What needs to be done. Consider the listing below. Extract exactly the lines from the line containing "Recreate this object" to the line containing "band_h = 11.7; // [9:0.1:13]", both included.

━━━━━ Material for this task ━━━━━

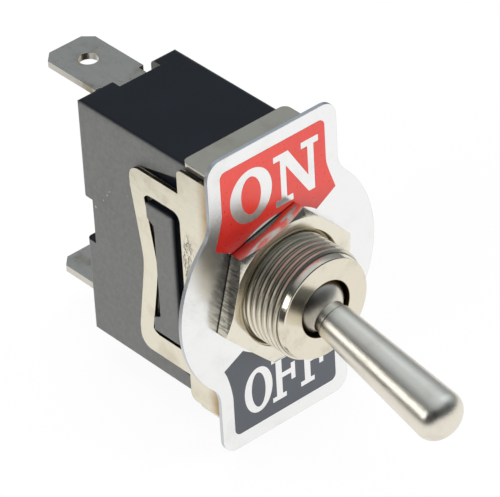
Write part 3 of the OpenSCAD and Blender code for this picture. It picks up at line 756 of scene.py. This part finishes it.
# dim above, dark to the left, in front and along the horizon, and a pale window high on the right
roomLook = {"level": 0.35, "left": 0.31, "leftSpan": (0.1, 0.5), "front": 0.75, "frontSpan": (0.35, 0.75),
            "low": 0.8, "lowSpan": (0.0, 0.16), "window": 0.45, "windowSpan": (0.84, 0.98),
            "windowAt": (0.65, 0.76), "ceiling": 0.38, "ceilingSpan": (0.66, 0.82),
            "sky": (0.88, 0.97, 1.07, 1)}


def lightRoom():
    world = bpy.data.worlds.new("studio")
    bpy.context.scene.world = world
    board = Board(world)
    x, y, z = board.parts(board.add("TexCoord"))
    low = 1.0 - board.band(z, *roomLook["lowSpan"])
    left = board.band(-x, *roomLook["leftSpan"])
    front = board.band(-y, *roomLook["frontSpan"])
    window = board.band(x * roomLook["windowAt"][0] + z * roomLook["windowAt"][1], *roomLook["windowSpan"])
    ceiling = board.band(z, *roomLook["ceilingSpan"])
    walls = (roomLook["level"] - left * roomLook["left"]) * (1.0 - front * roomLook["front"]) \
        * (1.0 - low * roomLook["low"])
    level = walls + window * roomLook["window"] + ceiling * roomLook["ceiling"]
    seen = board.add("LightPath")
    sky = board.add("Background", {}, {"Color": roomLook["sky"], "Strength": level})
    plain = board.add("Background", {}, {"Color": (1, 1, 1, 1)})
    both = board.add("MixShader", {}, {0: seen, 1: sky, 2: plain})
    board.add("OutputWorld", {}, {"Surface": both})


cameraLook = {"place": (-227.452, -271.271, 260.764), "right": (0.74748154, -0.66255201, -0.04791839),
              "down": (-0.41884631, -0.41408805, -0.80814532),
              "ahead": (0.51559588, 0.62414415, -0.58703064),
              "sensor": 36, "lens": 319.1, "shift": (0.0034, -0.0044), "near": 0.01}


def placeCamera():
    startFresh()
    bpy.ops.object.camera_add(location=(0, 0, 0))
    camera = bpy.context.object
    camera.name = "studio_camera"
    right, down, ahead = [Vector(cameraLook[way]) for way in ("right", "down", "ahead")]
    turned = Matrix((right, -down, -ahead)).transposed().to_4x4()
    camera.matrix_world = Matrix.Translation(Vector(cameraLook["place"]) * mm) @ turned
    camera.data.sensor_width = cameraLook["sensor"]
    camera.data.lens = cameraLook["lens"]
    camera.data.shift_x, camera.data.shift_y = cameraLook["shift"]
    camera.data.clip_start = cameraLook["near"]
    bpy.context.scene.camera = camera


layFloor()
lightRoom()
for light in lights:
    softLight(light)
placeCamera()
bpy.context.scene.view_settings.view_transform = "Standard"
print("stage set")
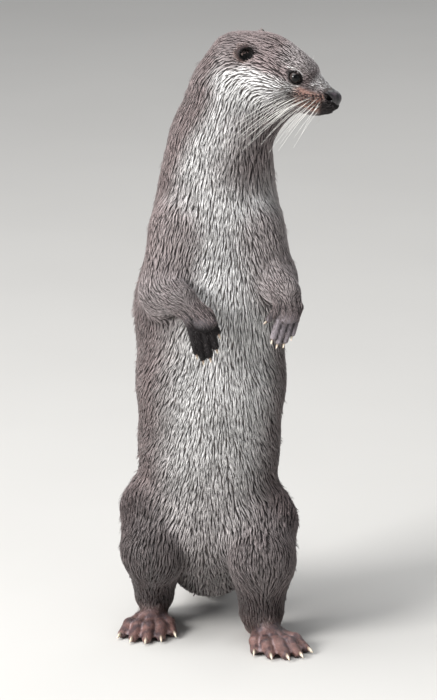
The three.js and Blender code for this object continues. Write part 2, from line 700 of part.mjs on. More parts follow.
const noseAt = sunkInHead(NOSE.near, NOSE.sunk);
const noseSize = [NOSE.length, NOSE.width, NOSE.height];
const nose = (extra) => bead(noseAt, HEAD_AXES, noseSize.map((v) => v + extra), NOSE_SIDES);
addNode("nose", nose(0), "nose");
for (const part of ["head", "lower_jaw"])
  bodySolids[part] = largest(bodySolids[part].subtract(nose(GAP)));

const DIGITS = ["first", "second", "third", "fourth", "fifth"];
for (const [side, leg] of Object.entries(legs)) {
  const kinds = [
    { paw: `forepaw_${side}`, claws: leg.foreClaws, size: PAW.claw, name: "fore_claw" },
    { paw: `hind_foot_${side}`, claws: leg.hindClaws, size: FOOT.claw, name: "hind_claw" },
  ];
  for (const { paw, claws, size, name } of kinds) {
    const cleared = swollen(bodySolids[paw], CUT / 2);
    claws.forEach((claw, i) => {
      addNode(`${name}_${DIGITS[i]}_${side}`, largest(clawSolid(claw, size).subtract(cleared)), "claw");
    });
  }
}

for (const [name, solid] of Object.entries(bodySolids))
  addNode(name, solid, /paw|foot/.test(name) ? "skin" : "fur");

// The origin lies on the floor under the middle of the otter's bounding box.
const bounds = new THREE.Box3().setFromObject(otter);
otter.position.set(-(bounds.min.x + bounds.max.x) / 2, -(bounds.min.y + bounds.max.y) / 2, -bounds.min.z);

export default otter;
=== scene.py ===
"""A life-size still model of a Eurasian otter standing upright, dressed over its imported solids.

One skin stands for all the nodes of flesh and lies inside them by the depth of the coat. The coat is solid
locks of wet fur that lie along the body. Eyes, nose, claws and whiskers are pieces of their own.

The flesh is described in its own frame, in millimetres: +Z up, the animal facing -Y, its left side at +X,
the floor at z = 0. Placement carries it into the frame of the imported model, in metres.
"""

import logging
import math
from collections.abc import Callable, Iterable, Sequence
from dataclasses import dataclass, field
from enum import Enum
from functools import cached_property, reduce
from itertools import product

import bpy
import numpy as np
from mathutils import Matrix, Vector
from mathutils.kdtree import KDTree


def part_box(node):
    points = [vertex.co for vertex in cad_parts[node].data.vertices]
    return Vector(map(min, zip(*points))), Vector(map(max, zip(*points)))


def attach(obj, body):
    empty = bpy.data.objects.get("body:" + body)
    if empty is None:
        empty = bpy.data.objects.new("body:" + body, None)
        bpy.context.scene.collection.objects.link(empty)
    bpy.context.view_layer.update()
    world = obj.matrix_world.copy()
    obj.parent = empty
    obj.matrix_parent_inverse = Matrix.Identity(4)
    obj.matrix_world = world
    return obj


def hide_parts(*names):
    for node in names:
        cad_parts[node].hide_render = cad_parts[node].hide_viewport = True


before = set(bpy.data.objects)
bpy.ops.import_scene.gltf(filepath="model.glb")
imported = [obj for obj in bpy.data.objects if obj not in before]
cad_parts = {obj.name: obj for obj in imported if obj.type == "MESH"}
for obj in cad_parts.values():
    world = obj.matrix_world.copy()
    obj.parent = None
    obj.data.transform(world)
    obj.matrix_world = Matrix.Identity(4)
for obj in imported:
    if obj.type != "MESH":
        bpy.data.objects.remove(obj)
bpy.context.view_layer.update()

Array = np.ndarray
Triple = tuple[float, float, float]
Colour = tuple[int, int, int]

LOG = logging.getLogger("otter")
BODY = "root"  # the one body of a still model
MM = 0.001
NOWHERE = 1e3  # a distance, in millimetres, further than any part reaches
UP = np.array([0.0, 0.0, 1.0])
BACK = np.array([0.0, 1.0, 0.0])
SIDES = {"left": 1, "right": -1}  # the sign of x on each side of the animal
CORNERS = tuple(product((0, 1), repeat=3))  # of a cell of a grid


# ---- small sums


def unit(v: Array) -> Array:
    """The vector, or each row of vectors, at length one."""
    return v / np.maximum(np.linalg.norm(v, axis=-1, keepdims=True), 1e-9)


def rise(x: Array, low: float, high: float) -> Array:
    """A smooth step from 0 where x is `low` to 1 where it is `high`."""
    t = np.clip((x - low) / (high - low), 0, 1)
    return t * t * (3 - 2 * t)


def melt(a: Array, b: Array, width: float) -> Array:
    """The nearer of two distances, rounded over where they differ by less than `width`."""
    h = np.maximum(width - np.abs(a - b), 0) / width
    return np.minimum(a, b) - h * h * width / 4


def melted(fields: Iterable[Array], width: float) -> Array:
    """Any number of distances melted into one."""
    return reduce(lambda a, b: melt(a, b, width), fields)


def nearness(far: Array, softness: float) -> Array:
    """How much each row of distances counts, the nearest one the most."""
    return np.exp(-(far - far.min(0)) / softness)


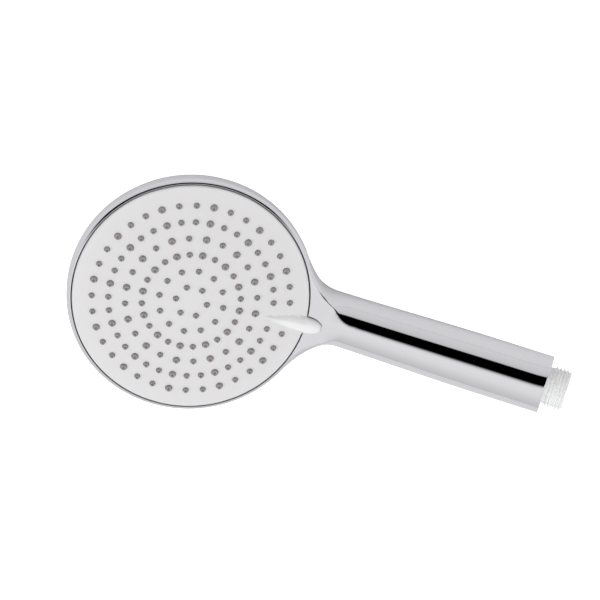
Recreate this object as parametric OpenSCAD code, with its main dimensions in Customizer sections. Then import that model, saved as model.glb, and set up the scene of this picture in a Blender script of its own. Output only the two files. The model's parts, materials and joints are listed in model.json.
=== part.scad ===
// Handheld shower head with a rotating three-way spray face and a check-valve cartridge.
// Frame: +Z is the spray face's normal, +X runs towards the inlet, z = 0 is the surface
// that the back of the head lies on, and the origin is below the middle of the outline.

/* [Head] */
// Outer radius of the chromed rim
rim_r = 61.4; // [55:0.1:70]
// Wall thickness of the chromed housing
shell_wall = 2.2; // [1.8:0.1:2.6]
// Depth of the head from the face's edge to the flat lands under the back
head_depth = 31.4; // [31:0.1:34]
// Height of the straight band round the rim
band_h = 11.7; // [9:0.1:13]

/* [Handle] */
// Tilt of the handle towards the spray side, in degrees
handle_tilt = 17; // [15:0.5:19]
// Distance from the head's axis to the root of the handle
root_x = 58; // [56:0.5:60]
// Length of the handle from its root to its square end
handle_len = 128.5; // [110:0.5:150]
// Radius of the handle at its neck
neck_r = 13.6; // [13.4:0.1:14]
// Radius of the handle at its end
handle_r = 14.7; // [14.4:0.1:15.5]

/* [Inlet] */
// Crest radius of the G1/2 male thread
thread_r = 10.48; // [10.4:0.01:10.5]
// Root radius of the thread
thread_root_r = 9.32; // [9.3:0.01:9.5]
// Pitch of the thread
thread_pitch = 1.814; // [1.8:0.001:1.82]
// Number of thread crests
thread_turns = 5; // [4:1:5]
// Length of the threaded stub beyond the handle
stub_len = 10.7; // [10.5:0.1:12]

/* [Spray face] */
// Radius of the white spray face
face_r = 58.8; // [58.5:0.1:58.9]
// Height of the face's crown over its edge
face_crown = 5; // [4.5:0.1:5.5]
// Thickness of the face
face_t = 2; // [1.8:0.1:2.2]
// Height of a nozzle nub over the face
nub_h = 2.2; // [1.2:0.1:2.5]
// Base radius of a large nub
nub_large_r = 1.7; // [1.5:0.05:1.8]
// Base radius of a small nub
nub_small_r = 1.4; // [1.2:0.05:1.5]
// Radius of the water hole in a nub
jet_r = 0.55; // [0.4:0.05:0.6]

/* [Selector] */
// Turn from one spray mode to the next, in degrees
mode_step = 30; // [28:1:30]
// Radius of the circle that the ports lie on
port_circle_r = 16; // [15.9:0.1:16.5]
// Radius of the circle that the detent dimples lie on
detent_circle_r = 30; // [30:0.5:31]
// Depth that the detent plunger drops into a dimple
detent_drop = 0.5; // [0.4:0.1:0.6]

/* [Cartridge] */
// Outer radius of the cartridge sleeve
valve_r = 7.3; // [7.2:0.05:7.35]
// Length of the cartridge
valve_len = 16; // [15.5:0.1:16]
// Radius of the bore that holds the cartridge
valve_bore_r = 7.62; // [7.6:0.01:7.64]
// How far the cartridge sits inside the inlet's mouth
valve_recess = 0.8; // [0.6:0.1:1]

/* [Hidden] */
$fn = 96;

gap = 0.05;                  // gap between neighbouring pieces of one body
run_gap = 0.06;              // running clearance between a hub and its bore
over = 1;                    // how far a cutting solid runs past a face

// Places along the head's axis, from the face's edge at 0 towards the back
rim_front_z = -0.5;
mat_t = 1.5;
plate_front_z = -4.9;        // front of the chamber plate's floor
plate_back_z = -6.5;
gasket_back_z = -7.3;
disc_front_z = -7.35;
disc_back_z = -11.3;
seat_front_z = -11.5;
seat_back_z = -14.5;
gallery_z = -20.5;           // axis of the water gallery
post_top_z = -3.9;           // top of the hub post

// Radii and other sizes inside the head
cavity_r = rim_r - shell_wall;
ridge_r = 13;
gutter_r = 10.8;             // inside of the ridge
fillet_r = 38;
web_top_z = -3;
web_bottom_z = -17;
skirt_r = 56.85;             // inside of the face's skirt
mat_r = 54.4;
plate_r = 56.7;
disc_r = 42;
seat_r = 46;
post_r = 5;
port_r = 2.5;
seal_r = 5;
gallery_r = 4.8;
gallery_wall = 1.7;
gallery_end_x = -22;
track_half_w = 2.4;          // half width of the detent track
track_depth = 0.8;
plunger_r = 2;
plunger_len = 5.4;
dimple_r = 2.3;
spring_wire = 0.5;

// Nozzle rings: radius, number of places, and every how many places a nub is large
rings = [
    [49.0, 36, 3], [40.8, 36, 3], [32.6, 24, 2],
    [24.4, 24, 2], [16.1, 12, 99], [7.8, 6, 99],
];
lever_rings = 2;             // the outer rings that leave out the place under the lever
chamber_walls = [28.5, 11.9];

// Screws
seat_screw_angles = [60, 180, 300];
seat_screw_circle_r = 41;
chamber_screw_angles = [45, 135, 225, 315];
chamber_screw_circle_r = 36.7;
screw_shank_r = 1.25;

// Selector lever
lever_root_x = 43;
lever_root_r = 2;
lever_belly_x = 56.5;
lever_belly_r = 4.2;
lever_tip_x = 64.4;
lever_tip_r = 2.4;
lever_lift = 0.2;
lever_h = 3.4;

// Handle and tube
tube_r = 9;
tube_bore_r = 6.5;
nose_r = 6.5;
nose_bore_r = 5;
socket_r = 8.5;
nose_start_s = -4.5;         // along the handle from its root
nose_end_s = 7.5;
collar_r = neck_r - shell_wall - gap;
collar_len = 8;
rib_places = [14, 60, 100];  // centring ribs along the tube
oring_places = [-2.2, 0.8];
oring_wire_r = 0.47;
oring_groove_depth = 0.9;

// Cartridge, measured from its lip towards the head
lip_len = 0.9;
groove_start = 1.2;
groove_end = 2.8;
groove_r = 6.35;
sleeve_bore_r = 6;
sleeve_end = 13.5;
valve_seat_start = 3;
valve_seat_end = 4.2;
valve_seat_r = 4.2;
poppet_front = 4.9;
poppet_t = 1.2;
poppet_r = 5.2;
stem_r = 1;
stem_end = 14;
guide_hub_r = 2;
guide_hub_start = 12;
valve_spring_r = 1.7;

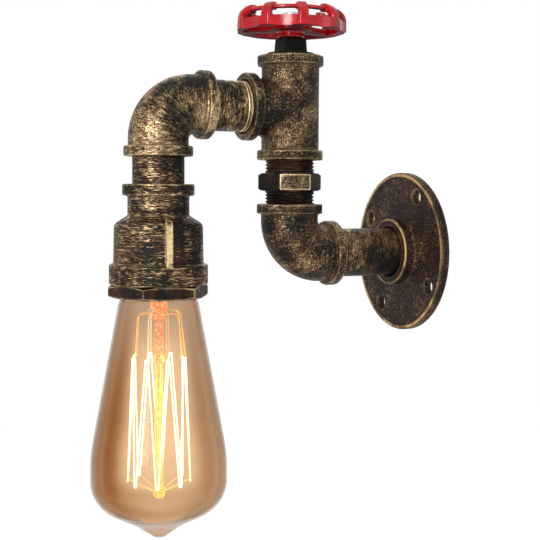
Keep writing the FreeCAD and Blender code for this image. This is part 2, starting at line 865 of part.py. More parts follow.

━━━━━

Solution below.
Recreate this object as parametric OpenSCAD code, with its main dimensions in Customizer sections. Then import that model, saved as model.glb, and set up the scene of this picture in a Blender script of its own. Output only the two files. The model's parts, materials and joints are listed in model.json.
=== part.scad ===
// Handheld shower head with a rotating three-way spray face and a check-valve cartridge.
// Frame: +Z is the spray face's normal, +X runs towards the inlet, z = 0 is the surface
// that the back of the head lies on, and the origin is below the middle of the outline.

/* [Head] */
// Outer radius of the chromed rim
rim_r = 61.4; // [55:0.1:70]
// Wall thickness of the chromed housing
shell_wall = 2.2; // [1.8:0.1:2.6]
// Depth of the head from the face's edge to the flat lands under the back
head_depth = 31.4; // [31:0.1:34]
// Height of the straight band round the rim
band_h = 11.7; // [9:0.1:13]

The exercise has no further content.